We've all heard the jokes about "Catholic calisthenics." Up, down, kneel, sit, stand, cross, up, down. Why do we spend so much time moving around? On a recent visit to my parents' community church, I was struck by the fact that we stood at the beginning to sing a hymn and then sat for the rest of the service. The only movement was reaching for the hymnal. They passed a communion tray and a collection plate; other than this simple, utilitarian movement, we sat right where we were for the whole hour. Do I need to contrast this with the typical Catholic Mass? I don't think so.

Why do we move around so much? There are lots of good liturgical reasons for doing so. And there are lots of anthropological reasons as well. But I think the most important reasons are deeply personal--not "personal" as in "me and mine" but personal as in "for the person."

Each of us is a Body/Soul together in an intimate relationship that we call personhood--the state of being a person, whole and entire, created in the image and likeness of God. For the Christian, the goal in this life is to be justified before God through the saving merits of Christ's sacrificial death and then grow in holiness by doing His work with the help of His grace. We are justified by faith and sanctified in works. Both our initial justification and our subsequent sanctification happens because we receive the graces He offers to us.
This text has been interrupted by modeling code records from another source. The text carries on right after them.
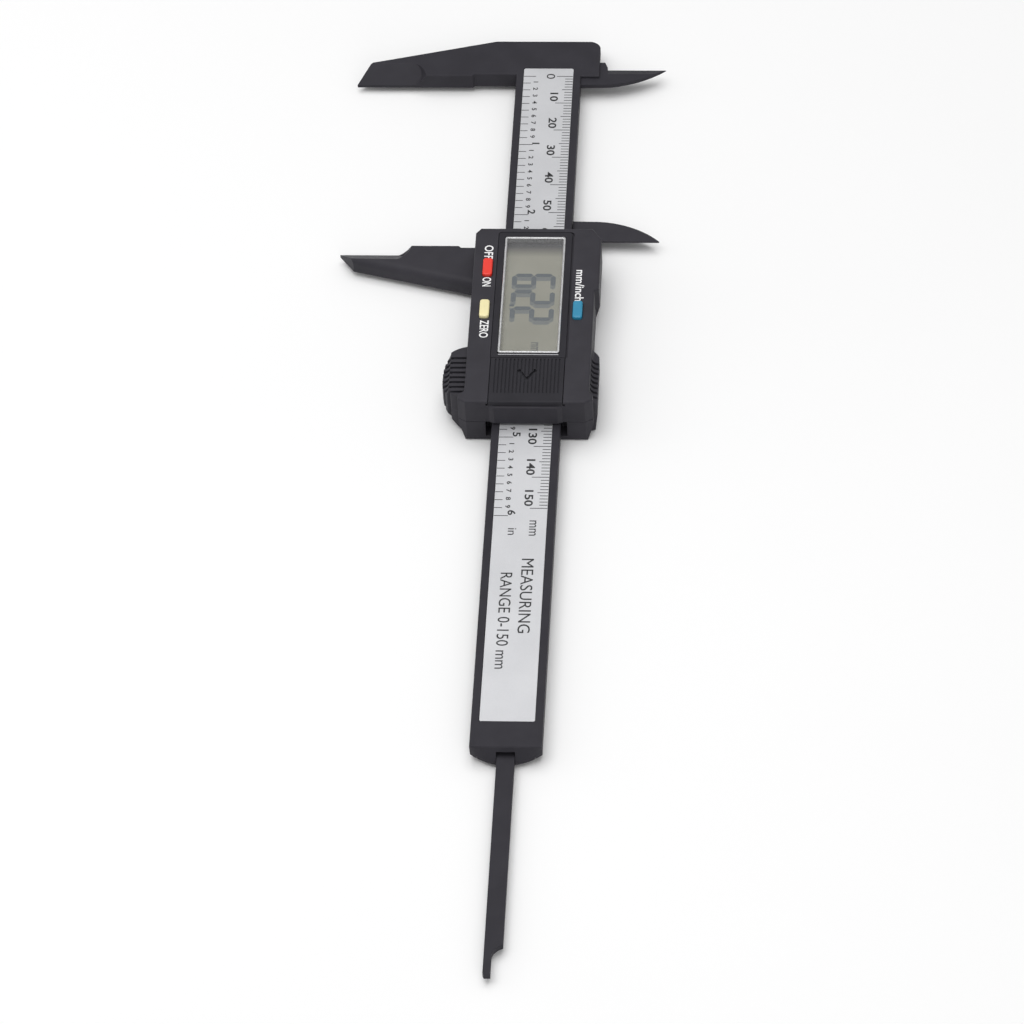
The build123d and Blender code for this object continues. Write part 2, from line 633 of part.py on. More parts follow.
lip_height = 1.3
groove_width = 0.34
groove_length = 11.4
groove_depth = 0.3
arrow_tip_y = -22.3
arrow_stroke = 0.75
arrow_depth = 0.65
with BuildPart() as battery_cover:
    with BuildSketch(Plane.XY.offset(flange_top_z)):
        with Locations((0, (lid_front_y - slide_gap + rear_y) / 2)):
            Rectangle(lid_width, lid_front_y - slide_gap - rear_y)
    extrude(amount=top_z - flange_top_z)
    with Locations((0, rear_y + 0.25, top_z - lip_height / 2)):
        Box(lid_width, 0.5, lip_height)
    rear_edge = battery_cover.edges().filter_by(Axis.X).group_by(Axis.Z)[-1].sort_by(Axis.Y)[:1]
    fillet(rear_edge, radius=0.4)
    with BuildSketch(Plane.XY.offset(flange_bottom_z)):
        with Locations((0, (lid_front_y - slide_gap + cavity_rear_y) / 2)):
            Rectangle(lid_width + 2 * lid_flange, lid_front_y - slide_gap - cavity_rear_y)
    extrude(amount=flange_top_z - flange_bottom_z)
    # finger grooves along Y, and an arrow that points the way the cover slides
    with BuildSketch(Plane.XY.offset(top_z)):
        with Locations((0, lid_front_y - groove_length / 2 - 0.4)):
            with GridLocations(lid_groove_pitch, 1, lid_groove_count, 1):
                Rectangle(groove_width, groove_length)
    extrude(amount=-groove_depth, mode=Mode.SUBTRACT)
    with BuildSketch(Plane.XY.offset(top_z)):
        for side in (-1, 1):
            with Locations(Location((side * 1.0, arrow_tip_y + 1.6, 0), (0, 0, side * -32))):
                Rectangle(arrow_stroke, 4.0)
    extrude(amount=-arrow_depth, mode=Mode.SUBTRACT)
battery_cover.part.label = "battery_cover"
export_step(battery_cover.part, "parts/battery_cover.step")

# ---------------------------------------------------------------- buttons
button_flange_z = ceiling_z - 0.1
flange_thickness = 0.7


def push_button(place):
    """A rounded key with a retaining flange under the cover."""
    with BuildPart() as key:
        with BuildSketch(Plane.XY.offset(button_flange_z - flange_thickness)):
            with Locations(place):
                RectangleRounded(button_width + 1.0, button_length + 1.0, 1.1)
        extrude(amount=flange_thickness)
        with BuildSketch(Plane.XY.offset(button_flange_z)):
            with Locations(place):
                RectangleRounded(button_width, button_length, 0.7)
        extrude(amount=top_z + button_proud - button_flange_z)
        fillet(key.edges().group_by(Axis.Z)[-1], radius=0.35)
    return key


power_button = push_button(button_places["power"])
power_button.part.label = "power_button"
export_step(power_button.part, "parts/power_button.step")

zero_button = push_button(button_places["zero"])
zero_button.part.label = "zero_button"
export_step(zero_button.part, "parts/zero_button.step")

unit_button = push_button(button_places["unit"])
unit_button.part.label = "unit_button"
export_step(unit_button.part, "parts/unit_button.step")

pad_top_z = button_flange_z - flange_thickness - button_travel - 0.1
with BuildPart() as button_pads:
    with BuildSketch(Plane.XY.offset(board_top_z)):
        with Locations(*button_places.values()):
            RectangleRounded(2.6, 5.4, 0.9)
    extrude(amount=pad_top_z - board_top_z, taper=6)
button_pads.part.label = "button_pads"
export_step(button_pads.part, "parts/button_pads.step")

# ---------------------------------------------------------------- depth rod and small hardware
rod_tip_y = zero_y - rod_reach
notch_length = 8.2
blade_x = -0.35              # right edge of the narrow tip
with BuildPart() as depth_rod:
    with BuildSketch(Plane.XY.offset(beam_back_z)):
        with BuildLine():
            Polyline((blade_x, rod_tip_y + 5.4), (blade_x, rod_tip_y), (-rod_width / 2 + 0.3, rod_tip_y),
                     (-rod_width / 2, rod_tip_y + 0.5), (-rod_width / 2, rod_root_y),
                     (rod_width / 2, rod_root_y), (rod_width / 2, rod_tip_y + notch_length))
            ThreePointArc((rod_width / 2, rod_tip_y + notch_length), (0.55, rod_tip_y + 7.3),
                          (blade_x, rod_tip_y + 5.4))
        make_face()
    extrude(amount=rod_thickness)
    # foot that rests on the slider's back wall and takes the screw
    with Locations((0, rod_screw_y, beam_back_z - slide_gap / 2)):
        Box(rod_width, 7.0, slide_gap)
    with BuildSketch(Plane.XY.offset(back_wall)):
        with Locations((0, rod_screw_y)):
            Circle(0.72)
    extrude(amount=1.3, mode=Mode.SUBTRACT)
depth_rod.part.label = "depth_rod"
export_step(depth_rod.part, "parts/depth_rod.step")

with BuildPart() as rod_screw:
    with BuildSketch(Plane.XY.offset(0.15)):
        with Locations((0, rod_screw_y)):
            Circle(1.3)
    extrude(amount=0.6, taper=44)
    with BuildSketch(Plane.XY.offset(0.6)):
        with Locations((0, rod_screw_y)):
            Circle(0.7)
    extrude(amount=2.0)
    with Locations((0, rod_screw_y, 0.25)):
        Box(1.8, 0.35, 0.4, mode=Mode.SUBTRACT)
        Box(0.35, 1.8, 0.4, mode=Mode.SUBTRACT)
rod_screw.part.label = "rod_screw"
export_step(rod_screw.part, "parts/rod_screw.step")

with BuildPart() as housing_screws:
    with BuildSketch(Plane.XY.offset(0.35)):
        with GridLocations(screw_spacing_x, screw_spacing_y, 2, 2):
            Circle(1.7)
    extrude(amount=1.25)
    with BuildSketch(Plane.XY.offset(1.6)):
        with GridLocations(screw_spacing_x, screw_spacing_y, 2, 2):
            Circle(screw_radius)
    extrude(amount=8.8)
    with GridLocations(screw_spacing_x, screw_spacing_y, 2, 2):
        with Locations((0, 0, 0.5)):
            Box(2.2, 0.45, 1.0, mode=Mode.SUBTRACT)
            Box(0.45, 2.2, 1.0, mode=Mode.SUBTRACT)
housing_screws.part.label = "housing_screws"
export_step(housing_screws.part, "parts/housing_screws.step")

gib_thickness = 0.2
gib_height = 2.8
with BuildPart() as gib_spring:
    gib_x = -beam_width / 2 - slide_gap
    with BuildSketch(Plane.XY.offset(beam_back_z + 0.5)):
        with BuildLine():
            bow = ThreePointArc((gib_x - 0.9, -gib_length / 2), (gib_x - gib_thickness, 0),
                                (gib_x - 0.9, gib_length / 2))
            offset(bow, amount=gib_thickness / 2)
        make_face()
    extrude(amount=gib_height)
gib_spring.part.label = "gib_spring"
export_step(gib_spring.part, "parts/gib_spring.step")
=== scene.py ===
import json
import math
from collections import namedtuple

import bmesh
import bpy
from mathutils import Matrix, Vector


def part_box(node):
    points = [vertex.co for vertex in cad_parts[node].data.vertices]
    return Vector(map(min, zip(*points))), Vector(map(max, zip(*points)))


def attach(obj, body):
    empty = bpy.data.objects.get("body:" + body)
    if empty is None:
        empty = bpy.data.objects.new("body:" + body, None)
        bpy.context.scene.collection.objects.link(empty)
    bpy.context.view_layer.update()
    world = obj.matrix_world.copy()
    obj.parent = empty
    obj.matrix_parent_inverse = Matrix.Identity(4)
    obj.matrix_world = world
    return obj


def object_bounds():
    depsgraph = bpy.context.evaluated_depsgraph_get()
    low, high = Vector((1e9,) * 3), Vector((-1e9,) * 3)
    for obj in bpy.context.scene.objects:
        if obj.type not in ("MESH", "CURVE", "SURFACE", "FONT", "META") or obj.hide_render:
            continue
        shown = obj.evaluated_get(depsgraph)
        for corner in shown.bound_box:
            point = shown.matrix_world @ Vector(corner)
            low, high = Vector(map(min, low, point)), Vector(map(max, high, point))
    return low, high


# A digital caliper for looks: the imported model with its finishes, the printed scales, the
# lettering of the slider and the figures of the display. Metres, in the frame of the model.

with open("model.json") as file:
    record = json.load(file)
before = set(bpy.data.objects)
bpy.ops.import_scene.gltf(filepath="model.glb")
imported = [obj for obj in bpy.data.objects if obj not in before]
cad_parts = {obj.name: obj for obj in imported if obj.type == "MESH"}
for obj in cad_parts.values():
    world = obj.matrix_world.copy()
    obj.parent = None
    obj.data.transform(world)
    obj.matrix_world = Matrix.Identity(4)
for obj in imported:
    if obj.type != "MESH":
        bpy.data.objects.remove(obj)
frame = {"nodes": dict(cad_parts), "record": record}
cad_low, cad_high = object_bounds()

MM = 0.001
INCH = 25.4 * MM
scene = bpy.context.scene
mounts = {m["name"]: Vector(m["pos_m"]) for m in frame["record"]["mounts"]}
zero_y = mounts["fixed_outside_face"].y      # the scales count from the fixed measuring face


# ---------------------------------------------------------------- camera, floor and light
def make_camera():
    """A long lens from in front and above, rolled a little."""
    azimuth, elevation, roll = math.radians(4.873), math.radians(45.683), math.radians(-3.027)
    target = Vector((-1.93, -58.63, 5.5)) * MM
    distance = 1209.6 * MM
    back = Vector((math.sin(azimuth) * math.cos(elevation),
                   -math.cos(azimuth) * math.cos(elevation),
                   math.sin(elevation)))
    level = Vector((math.cos(azimuth), math.sin(azimuth), 0))
    rise = back.cross(level)
    right = math.cos(roll) * level + math.sin(roll) * rise
    up = -math.sin(roll) * level + math.cos(roll) * rise
    data = bpy.data.cameras.new("camera")
    data.lens, data.sensor_width = 185.9, 36     # millimetres
    data.clip_start, data.clip_end = 0.05, 20
    camera = bpy.data.objects.new("camera", data)
    turn = Matrix((right, up, back)).transposed().to_4x4()
    camera.matrix_world = Matrix.Translation(target + back * distance) @ turn
    scene.collection.objects.link(camera)
    scene.camera = camera


def make_floor():
    """A wide pale floor under the caliper's lowest face."""
    reach = 4.0
    low = cad_low.z
    corners = [(-reach, -reach, low), (reach, -reach, low), (reach, reach, low), (-reach, reach, low)]
    mesh = bpy.data.meshes.new("floor")
    mesh.from_pydata(corners, [], [(0, 1, 2, 3)])
    floor = bpy.data.objects.new("floor", mesh)
    scene.collection.objects.link(floor)
    floor.data.materials.append(floor_finish())


def area_light(name, place, aim, size, power):
    """A rectangular lamp at a place, turned towards the point that it aims at."""
    data = bpy.data.lights.new(name, "AREA")
    data.shape = "RECTANGLE"
    data.size, data.size_y = size
    data.energy = power
    light = bpy.data.objects.new(name, data)
    light.location = place
    light.rotation_euler = (Vector(aim) - Vector(place)).to_track_quat("-Z", "Y").to_euler()
    scene.collection.objects.link(light)


def make_studio():
    """Even white surroundings, a large soft lamp overhead, and weak ones in front and to the left."""
    surroundings = 0.40
    world = bpy.data.worlds.new("studio")
    world.use_nodes = True
    background = world.node_tree.nodes["Background"]
    background.inputs["Color"].default_value = (1.0, 1.0, 1.0, 1.0)
    background.inputs["Strength"].default_value = surroundings
    scene.world = world
    area_light("overhead", place=(-0.12, 0.02, 0.95), aim=(0, -0.03, 0), size=(1.1, 0.9), power=7.1)
    area_light("front_fill", place=(0.25, -0.95, 0.45), aim=(0, -0.05, 0), size=(0.6, 0.6), power=1.7)
    area_light("left_fill", place=(-0.9, 0.1, 0.5), aim=(0, -0.05, 0), size=(0.5, 0.8), power=0.8)
    scene.view_settings.view_transform = "Standard"


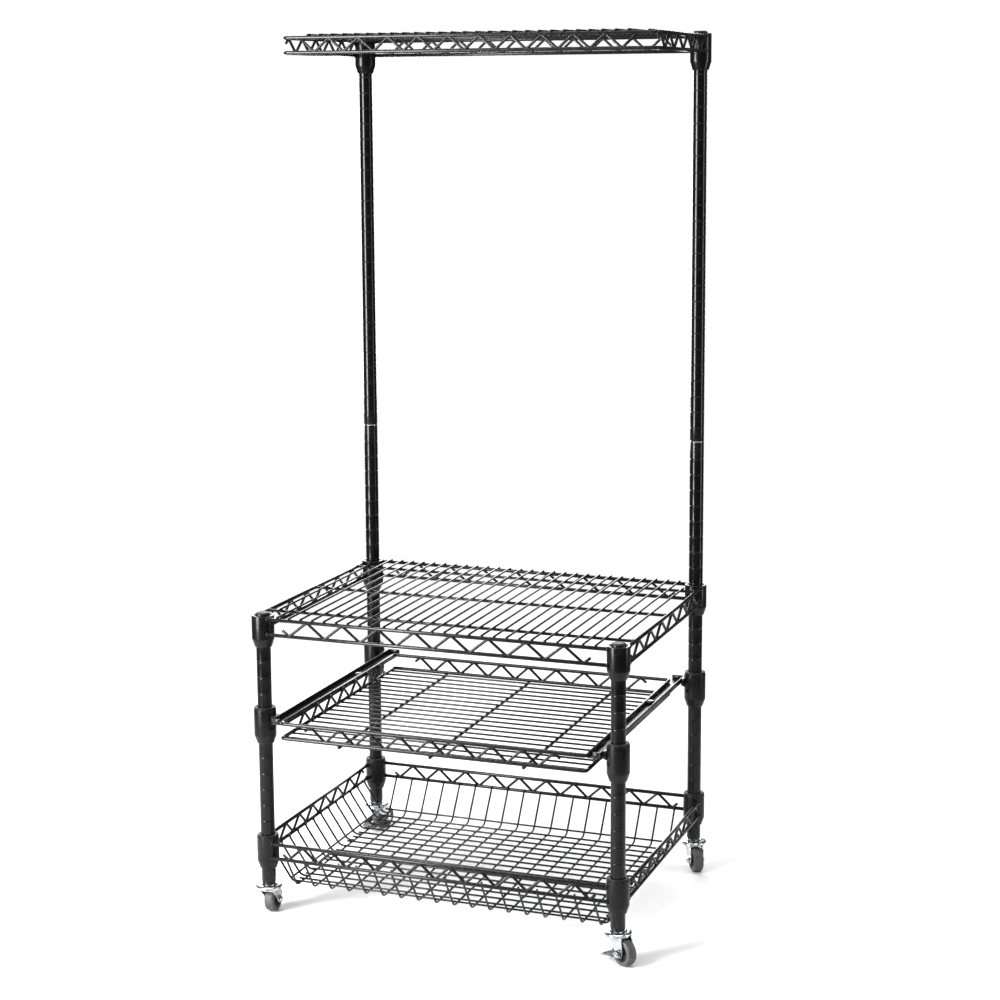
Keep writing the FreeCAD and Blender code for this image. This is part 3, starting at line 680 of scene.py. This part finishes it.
zc = TRAY_Z - (RAIL_R + CROSS_R) * AP
zm = zc + (CROSS_R + MAT_R) * AP - WELD
s = Shape()
cross = (-5.85 * U, 0.0, 5.85 * U)
for x in cross:
    s.tube([(x, TRAY_Y0 - 1.3, zc), (x, TRAY_Y1 + 1.3, zc)], CROSS_R, 10, cap="round")
    for y in (TRAY_Y0, TRAY_Y1):
        s.blob((x, y, zc + 2.3), 3.4, 3.0, 1.5)
for k in range(-9, 10):
    y = TC + k * 0.9 * U
    if TRAY_Y0 + 6 < y < TRAY_Y1 - 6:
        ya, yb = y + rnd.uniform(-0.3, 0.3), y + rnd.uniform(-0.3, 0.3)
        s.tube([(-TRAY_HX + 1.2, ya, zm), (TRAY_HX - 1.2, yb, zm)], MAT_R, 8, cap="round")
        for x in cross:
            s.blob((x, y, zm - 1.3), 2.8, 2.3, 1.3)
        for sg in (-1, 1):
            s.blob((sg * (TRAY_HX - 2.5), y, zm), 2.2, 2.4, 2.2)
make("skin_tray_mat", s, "tray_mat", "wire_black", sharp=55)

# ------------------------------------------------------------------ basket
FB_STEP, LR_STEP = 1.16 * U, 0.9 * U
fb = [(k + 0.5) * FB_STEP for k in range(-9, 9)]
lr = [k * LR_STEP for k in range(-7, 8)]
side_y = [k * FB_STEP for k in range(-6, 7)]
ZL = FLOOR_Z + 2 * MAT_R * AP - WELD
s = Shape()
for x in fb:
    s.tube([(x, -FLOOR_HY + 5, FLOOR_Z), (x, FLOOR_HY - 5, FLOOR_Z)], MAT_R, 8, cap="chamfer")
for y in lr:
    j = rnd.uniform(-0.3, 0.3)
    s.tube([(-FLOOR_HX, y + j, ZL), (FLOOR_HX, y - j, ZL)], MAT_R, 8, cap="round")
    for x in fb:
        s.blob((x, y, (FLOOR_Z + ZL) / 2), 2.3, 2.3, 1.7)
make("skin_basket_floor", s, "basket_floor", "wire_black", sharp=55)

ZR = BASKET_Z - BASKET_H
A_OUT = OUT - (RAIL_R + MAT_R) * AP


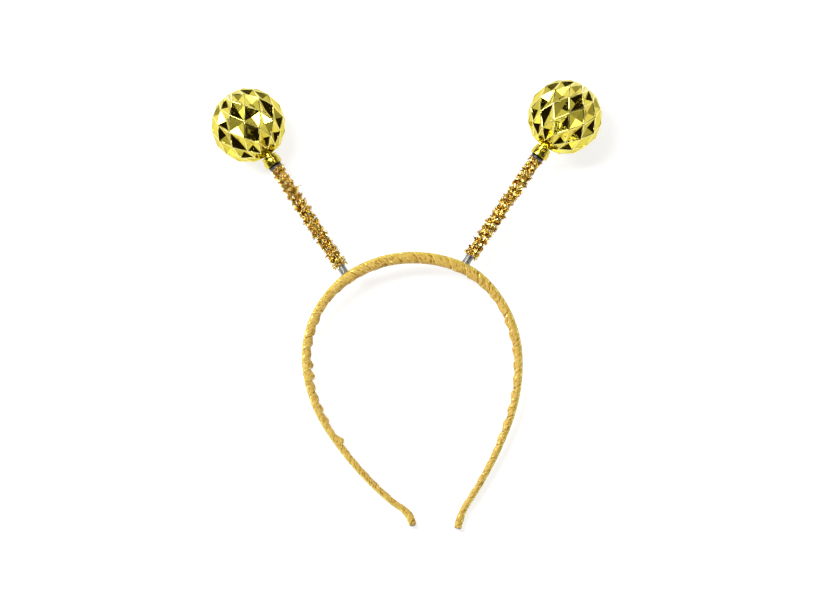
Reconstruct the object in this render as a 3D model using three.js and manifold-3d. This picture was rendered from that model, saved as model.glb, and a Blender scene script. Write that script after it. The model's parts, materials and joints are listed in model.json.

So, how do we receive grace? Typically, we think of "receiving grace" as little more than having grace given to us. But this only part of the story. God can give us grace all day long. We never have to receive it. His grace is not truly graceful until we take it in as a gift.; that is, His grace only becomes effective for us when we say yes to Him. If we understand grace to be a spiritual energy boost, then we may find ourselves verging toward the Platonic side of the faith and coming to believe that we are only valuable as persons in so far as we are souls. This threatens to ignore the body. When we ignore the body's job in perfecting us as persons, we ignore a basic tenet of the faith, namely, our responsibility to be living signs of Christ for others.

Moving around during the Mass reminds us that we are embodied souls seduced by a loving God to return to Him. The journey of return (the reditus) is graced by God and made by each of us as whole persons. . .not merely as souls on a trip to heaven or as bodies working toward earthly perfection. Liturgical gesture, posture, movement is meant to keep us "in the body" even as we soak up the soulful benefits of the Eucharist.

I've argued in class that our current secular obsession with gym bodies, health food, vitamins, etc. is a postmodern form of the Albigensian heresy St Dominic fought against. While the Albigensians held that the body is evil and the soul good, postmodern Albigensians reverse this and hold that only the body matters. If the soul comes into play at all, it is relegated to a subordinate role as a kind of "peace of mind" or "inner relaxation." What's important is that I feel good; meaning, my body is healthy as an organic machine. Though physical health is vital to the person, spiritual health is not achieved through diet and exercise. Spiritual health requires recognizing and striving for a transcendent purpose, a goal well-beyond the impermanent things of the material world.

Ideally, for Christians, we do not seek a balance of body and soul. We seek a total intergration in the holy person. "Balance" implies a shared purpose, a separate but equal goal of each half of Me. Not so. During the Mass, we pray silently while kneeling. We process up for communion while singing. The priest prays with hands raised; he bows during his private prayer; he blesses with words and the sign of the cross. Each physical act is done with spiritual intent, purpose. There are no "halves" to unite. No parts to bring together.

Imagine for a moment a Mass where there is no gesture. No movement. Everyone remains absolutely still and the Mass is read out loud. Or. . .imagine a Mass with no words, only gesture and movement. What would we think upon exiting the Church after Masses like these? I imagine we would think that we not been to Mass at all, that we have been sorely cheated of what we need as persons to grow in holiness!


  1. FWIW, when I got to the end and read your closing question,
    Imagine for a moment a Mass where there is no gesture. No movement. Everyone remains absolutely still and the Mass is read out loud. Or. . .imagine a Mass with no words, only gesture and movement. What would we think upon exiting the Church after Masses like these?

    my impulse was to say that the silent Mass would have been more ... umm.. Mass-like. Thus proving that we pray with our bodies, I guess. Or at least I do.

    But without the words of the Word or an audible Consecration, it wouldn't have been Mass.

  2. Flambeaux10:41 AM

    Hmm...I was with you until "Mass with no words only gestures and movement" as that could describe some of the EF Masses I've been to...and those were the ones that most profoundly moved me to cooperate with Grace.

    I'll need to ruminate on this, but I think there is a need for far more silence and far less movement than is common in the Ordinary Form of the Roman Rite (even when it is properly celebrated).

    But that is largely off-topic to your post.

  3. oh, okay...and here I thought it was just to make sure you didn't fall asleep in the homily.


  4. Check out the chapter on The Mass in Thomas Howard's On Being Catholic - sublime.